Another general critique of DAMS is that it is focused on the issue of fund-raising by doing an ICO, which today is no longer as important an issue as it was a few years ago. Today, most new projects raise funds through selling rights to future tokens to accredited investors or selling them to non-US persons under an exemption from registration. If DAMS would instead focus on secondary sales and decentralization, it might have a greater chance of passing and thus be more useful.
While DAMS appears to be a well-intentioned and thoroughly reasoned approach to a functional digital asset framework in the US, it is still in its very early stages in the legislative process, and it is possible that it will not get passed as a law. In particular, the partisan nature of the bill is problematic. McHenry noted that this “discussion draft is the first step toward delivering on Republicans’ commitment to develop clear rules of the road for the digital asset ecosystem.” Given the current political environment of a divided government, its success will depend on bi-partisan support for the bill, something that it does not publicly have yet.

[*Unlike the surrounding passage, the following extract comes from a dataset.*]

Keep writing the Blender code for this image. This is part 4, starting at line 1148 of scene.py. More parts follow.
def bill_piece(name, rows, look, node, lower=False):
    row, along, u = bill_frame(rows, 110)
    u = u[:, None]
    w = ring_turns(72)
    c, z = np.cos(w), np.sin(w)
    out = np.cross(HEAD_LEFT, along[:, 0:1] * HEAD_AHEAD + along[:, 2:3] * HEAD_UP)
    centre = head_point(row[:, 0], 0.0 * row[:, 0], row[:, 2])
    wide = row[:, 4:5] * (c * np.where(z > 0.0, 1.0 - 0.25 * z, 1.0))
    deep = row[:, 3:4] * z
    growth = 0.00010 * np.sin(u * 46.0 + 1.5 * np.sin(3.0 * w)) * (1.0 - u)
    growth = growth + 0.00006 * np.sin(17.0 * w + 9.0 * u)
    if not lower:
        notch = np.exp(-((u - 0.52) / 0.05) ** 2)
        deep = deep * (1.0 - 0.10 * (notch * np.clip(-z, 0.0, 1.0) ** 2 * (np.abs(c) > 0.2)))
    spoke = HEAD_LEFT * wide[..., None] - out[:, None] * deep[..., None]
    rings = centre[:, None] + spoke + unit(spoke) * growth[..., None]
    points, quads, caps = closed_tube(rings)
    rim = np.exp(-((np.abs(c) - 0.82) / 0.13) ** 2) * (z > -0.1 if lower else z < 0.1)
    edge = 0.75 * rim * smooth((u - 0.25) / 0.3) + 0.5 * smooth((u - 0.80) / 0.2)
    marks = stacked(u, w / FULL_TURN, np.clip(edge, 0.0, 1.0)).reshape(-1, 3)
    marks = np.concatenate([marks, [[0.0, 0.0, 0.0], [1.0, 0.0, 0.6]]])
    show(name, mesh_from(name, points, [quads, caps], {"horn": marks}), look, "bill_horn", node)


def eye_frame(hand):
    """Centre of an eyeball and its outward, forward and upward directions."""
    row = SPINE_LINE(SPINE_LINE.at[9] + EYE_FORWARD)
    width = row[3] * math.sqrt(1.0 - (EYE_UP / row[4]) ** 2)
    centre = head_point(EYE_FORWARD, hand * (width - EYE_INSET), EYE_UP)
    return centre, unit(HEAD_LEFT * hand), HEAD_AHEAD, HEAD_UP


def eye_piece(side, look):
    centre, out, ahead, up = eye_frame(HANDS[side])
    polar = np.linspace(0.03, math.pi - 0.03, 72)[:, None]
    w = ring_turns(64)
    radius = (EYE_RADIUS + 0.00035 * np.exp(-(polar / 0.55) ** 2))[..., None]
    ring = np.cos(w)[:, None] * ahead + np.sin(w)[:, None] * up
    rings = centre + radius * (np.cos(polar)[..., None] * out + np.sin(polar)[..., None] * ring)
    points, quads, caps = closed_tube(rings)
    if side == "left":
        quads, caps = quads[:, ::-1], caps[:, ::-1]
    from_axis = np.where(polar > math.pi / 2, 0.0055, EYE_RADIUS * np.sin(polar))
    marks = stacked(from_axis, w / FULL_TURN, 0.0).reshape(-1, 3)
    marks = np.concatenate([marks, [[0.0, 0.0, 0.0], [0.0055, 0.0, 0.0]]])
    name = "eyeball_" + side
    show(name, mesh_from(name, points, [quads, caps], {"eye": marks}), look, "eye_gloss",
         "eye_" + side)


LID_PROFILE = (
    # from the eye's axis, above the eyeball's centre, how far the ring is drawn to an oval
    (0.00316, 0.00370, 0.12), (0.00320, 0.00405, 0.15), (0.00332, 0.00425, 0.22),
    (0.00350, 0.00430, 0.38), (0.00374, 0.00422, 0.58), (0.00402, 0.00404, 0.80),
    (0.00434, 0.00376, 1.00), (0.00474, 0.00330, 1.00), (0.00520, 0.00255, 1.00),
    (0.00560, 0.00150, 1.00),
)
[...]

Although statements that the proposed legislation being a Republication proposal could lead one to conclude that it was drafted without serious plan of getting it passed, the length and level of thought that went into the discussion draft bill lend weight to the claim by Representatives McHenry and others that they intend to pass comprehensive digital asset policy in at least the House.
Whether it is DAMS this year or some other bill in 2024, it seems that the legislative clarity the industry has been clamoring for remains a real possibility. It is yet to be seen whether that legislative clarity will be a boon for the industry or create a “be careful what you ask for” moment that may further drive the industry overseas.
As a final thought, although this legislation is not perfect, it is likely to provide at least some level of regular assistance to a number of blockchain and digital asset projects, such that it is worthwhile for the industry to engage with it if not to support it.